◆ Problem to work on:
Which lines below fall between the one containing "to the floor" and the one containing "obj.parent = empty"? Repeat them exactly, counting both of those lines, and add nothing else.
———
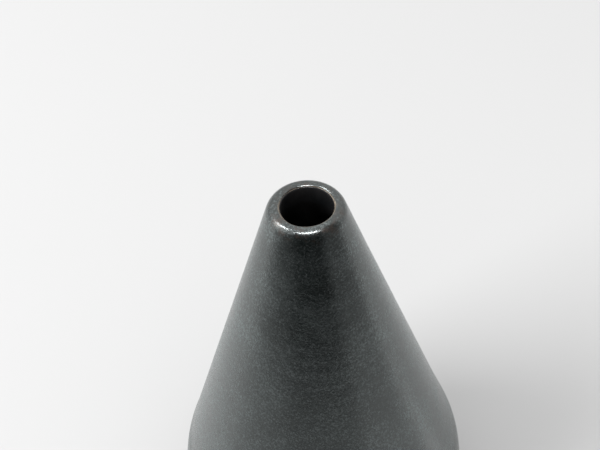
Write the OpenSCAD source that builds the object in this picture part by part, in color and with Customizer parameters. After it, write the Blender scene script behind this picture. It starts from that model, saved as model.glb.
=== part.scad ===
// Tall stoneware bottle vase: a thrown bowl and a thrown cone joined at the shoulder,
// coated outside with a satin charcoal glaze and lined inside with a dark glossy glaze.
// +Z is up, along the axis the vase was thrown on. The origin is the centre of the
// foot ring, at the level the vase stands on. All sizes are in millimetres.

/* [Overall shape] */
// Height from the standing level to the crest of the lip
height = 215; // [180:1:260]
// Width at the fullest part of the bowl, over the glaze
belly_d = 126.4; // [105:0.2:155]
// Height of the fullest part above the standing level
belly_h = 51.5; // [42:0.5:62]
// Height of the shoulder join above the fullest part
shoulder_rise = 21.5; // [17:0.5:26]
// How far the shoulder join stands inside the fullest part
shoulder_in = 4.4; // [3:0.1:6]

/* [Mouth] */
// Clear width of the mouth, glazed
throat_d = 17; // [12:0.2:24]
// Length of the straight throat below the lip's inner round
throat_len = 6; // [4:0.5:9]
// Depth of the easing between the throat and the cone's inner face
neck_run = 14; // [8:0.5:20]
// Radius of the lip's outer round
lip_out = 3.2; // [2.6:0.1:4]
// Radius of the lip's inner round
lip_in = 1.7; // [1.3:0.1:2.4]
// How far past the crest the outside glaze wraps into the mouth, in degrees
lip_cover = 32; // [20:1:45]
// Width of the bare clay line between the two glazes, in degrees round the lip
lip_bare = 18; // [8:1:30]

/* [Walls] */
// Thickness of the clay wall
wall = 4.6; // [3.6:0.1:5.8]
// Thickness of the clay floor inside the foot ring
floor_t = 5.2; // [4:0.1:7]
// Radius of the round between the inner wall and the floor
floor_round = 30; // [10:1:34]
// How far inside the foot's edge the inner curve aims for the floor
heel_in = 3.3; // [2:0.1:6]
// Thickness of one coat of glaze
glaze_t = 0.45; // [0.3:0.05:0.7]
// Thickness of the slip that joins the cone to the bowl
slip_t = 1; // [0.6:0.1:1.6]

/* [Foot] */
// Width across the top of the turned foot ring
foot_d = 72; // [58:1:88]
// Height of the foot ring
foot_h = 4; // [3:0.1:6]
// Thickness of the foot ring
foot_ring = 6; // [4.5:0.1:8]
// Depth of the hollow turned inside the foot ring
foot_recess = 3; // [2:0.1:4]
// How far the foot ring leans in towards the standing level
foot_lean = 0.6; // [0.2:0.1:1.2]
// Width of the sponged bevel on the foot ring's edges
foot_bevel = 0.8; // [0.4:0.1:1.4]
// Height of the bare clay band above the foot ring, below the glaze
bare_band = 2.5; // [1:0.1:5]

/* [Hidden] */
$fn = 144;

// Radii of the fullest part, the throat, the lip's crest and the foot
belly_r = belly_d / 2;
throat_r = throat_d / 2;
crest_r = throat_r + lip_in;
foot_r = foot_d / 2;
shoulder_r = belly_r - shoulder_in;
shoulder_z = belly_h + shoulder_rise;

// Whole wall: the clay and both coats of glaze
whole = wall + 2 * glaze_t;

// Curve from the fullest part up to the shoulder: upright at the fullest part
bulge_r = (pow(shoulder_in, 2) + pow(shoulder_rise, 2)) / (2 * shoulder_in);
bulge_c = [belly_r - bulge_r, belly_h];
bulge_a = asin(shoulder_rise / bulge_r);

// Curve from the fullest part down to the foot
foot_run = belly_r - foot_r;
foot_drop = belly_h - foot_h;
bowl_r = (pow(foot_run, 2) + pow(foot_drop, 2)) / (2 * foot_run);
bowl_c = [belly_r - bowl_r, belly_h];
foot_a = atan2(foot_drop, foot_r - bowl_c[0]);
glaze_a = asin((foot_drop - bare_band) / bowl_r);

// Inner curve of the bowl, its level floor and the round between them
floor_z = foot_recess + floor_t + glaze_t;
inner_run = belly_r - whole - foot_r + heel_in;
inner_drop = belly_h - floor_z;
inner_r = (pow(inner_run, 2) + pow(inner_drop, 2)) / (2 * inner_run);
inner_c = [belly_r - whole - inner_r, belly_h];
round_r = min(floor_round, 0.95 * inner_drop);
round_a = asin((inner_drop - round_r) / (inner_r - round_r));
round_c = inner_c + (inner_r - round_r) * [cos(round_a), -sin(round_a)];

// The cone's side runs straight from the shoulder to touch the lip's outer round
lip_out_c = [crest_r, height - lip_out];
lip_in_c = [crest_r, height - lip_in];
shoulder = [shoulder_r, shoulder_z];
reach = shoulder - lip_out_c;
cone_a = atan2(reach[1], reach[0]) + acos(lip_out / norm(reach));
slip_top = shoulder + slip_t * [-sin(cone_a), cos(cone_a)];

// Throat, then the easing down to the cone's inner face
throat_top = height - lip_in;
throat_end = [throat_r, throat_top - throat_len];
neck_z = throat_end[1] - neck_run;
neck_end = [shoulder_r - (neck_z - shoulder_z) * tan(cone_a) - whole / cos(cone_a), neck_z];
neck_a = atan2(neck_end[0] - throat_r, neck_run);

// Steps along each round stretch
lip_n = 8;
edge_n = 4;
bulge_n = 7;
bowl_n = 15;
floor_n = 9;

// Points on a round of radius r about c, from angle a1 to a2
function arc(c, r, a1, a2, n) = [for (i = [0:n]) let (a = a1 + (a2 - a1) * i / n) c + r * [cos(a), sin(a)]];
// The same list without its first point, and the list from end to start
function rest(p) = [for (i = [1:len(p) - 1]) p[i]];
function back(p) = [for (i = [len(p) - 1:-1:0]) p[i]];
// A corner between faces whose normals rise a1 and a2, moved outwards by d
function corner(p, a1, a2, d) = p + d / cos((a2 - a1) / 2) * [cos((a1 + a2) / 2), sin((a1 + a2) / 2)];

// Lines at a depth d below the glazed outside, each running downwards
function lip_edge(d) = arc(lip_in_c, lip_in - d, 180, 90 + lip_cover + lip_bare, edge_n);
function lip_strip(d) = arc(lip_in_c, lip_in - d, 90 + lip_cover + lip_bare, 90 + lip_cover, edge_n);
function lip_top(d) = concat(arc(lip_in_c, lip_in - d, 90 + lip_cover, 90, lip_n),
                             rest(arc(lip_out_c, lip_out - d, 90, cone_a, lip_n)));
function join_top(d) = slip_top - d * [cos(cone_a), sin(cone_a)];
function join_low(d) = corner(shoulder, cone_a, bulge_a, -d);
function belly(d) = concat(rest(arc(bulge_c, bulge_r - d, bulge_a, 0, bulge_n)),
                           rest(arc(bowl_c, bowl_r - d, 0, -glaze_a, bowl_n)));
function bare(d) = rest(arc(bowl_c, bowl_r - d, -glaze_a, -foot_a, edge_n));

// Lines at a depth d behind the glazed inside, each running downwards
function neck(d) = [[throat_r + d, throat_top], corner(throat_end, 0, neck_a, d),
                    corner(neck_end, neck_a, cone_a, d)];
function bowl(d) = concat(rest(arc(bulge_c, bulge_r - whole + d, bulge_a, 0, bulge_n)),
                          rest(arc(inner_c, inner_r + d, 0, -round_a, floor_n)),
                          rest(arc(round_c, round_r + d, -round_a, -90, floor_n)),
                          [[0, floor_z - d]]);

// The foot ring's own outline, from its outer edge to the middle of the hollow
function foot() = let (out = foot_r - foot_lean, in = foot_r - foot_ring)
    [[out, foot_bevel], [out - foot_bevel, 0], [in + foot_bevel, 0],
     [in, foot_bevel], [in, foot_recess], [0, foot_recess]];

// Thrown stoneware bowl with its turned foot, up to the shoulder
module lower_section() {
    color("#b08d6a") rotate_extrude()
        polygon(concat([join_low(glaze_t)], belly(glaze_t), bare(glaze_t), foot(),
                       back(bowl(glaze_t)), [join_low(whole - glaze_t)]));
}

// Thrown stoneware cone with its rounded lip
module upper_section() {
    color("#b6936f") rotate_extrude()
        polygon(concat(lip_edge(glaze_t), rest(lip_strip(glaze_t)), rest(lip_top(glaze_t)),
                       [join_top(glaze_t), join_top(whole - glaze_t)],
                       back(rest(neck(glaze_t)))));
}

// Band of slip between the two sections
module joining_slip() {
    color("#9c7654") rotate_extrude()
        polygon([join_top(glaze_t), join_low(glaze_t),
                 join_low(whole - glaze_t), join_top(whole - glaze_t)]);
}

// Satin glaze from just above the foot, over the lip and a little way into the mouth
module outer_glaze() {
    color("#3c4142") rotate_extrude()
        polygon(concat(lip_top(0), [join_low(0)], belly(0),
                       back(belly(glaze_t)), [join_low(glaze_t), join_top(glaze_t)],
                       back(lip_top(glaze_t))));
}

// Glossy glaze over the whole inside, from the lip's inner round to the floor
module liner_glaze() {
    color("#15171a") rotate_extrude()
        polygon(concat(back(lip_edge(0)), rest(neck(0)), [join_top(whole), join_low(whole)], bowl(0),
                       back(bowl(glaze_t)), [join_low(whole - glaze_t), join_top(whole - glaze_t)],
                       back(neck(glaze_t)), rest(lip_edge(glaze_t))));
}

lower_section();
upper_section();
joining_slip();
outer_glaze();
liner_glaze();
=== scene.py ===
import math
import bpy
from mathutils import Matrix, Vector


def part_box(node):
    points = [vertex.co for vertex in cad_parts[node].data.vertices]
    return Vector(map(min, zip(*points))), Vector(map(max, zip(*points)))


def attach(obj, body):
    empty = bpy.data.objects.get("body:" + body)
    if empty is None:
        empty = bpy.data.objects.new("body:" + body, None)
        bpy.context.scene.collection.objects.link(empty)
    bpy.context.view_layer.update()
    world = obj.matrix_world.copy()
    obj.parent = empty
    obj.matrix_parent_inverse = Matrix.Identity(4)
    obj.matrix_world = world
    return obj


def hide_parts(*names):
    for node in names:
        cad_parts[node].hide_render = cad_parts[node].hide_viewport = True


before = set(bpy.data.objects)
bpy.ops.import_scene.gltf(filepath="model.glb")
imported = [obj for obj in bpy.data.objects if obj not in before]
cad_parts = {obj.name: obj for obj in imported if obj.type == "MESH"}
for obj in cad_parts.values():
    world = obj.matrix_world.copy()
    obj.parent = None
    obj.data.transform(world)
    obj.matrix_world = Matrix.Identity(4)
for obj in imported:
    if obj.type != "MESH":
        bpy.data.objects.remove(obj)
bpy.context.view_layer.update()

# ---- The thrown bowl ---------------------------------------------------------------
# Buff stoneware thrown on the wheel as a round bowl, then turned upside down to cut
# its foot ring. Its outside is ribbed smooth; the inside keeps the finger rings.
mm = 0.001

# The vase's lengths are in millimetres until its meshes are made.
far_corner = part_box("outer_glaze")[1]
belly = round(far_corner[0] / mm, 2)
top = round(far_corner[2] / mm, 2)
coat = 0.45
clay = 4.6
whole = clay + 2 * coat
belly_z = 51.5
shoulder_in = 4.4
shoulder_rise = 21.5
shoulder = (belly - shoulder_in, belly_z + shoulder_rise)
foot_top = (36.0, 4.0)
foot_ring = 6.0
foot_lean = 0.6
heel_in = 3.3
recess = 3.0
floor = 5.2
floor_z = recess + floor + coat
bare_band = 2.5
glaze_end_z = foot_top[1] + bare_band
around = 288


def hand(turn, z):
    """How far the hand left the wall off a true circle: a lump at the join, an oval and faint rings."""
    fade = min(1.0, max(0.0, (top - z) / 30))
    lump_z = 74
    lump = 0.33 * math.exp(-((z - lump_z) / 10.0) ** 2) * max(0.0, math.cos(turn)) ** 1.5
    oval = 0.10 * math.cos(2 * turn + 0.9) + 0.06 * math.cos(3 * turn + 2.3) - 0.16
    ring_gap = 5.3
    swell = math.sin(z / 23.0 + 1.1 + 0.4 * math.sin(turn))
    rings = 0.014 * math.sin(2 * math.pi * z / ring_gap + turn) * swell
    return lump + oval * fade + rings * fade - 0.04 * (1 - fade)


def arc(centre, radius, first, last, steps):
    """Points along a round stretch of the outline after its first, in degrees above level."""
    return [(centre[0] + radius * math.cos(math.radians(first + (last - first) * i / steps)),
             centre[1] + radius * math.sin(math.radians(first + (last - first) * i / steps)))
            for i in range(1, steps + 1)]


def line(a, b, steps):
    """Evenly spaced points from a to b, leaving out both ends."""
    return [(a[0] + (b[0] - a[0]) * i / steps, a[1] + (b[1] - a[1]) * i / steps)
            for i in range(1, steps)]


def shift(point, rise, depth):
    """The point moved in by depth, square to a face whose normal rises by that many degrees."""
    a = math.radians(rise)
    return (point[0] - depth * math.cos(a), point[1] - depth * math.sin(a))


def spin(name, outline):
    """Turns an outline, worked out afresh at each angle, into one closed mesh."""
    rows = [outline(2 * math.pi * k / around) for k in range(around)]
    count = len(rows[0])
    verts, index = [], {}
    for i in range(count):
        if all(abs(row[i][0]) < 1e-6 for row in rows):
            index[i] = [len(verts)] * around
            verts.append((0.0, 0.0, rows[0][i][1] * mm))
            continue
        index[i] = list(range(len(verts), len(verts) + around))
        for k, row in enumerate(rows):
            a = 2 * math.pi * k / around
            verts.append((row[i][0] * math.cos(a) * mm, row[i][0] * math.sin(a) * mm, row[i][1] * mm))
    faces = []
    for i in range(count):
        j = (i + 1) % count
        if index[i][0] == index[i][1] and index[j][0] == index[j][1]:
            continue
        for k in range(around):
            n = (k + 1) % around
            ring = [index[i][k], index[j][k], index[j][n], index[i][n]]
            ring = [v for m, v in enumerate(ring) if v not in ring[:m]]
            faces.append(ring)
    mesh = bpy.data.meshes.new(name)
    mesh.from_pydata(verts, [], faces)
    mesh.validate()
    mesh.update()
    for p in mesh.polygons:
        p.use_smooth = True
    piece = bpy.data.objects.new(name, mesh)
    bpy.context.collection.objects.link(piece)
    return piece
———
◆ Problem solution:
// Glossy glaze over the whole inside, from the lip's inner round to the floor
module liner_glaze() {
    color("#15171a") rotate_extrude()
        polygon(concat(back(lip_edge(0)), rest(neck(0)), [join_top(whole), join_low(whole)], bowl(0),
                       back(bowl(glaze_t)), [join_low(whole - glaze_t), join_top(whole - glaze_t)],
                       back(neck(glaze_t)), rest(lip_edge(glaze_t))));
}

lower_section();
upper_section();
joining_slip();
outer_glaze();
liner_glaze();
=== scene.py ===
import math
import bpy
from mathutils import Matrix, Vector


def part_box(node):
    points = [vertex.co for vertex in cad_parts[node].data.vertices]
    return Vector(map(min, zip(*points))), Vector(map(max, zip(*points)))


def attach(obj, body):
    empty = bpy.data.objects.get("body:" + body)
    if empty is None:
        empty = bpy.data.objects.new("body:" + body, None)
        bpy.context.scene.collection.objects.link(empty)
    bpy.context.view_layer.update()
    world = obj.matrix_world.copy()
    obj.parent = empty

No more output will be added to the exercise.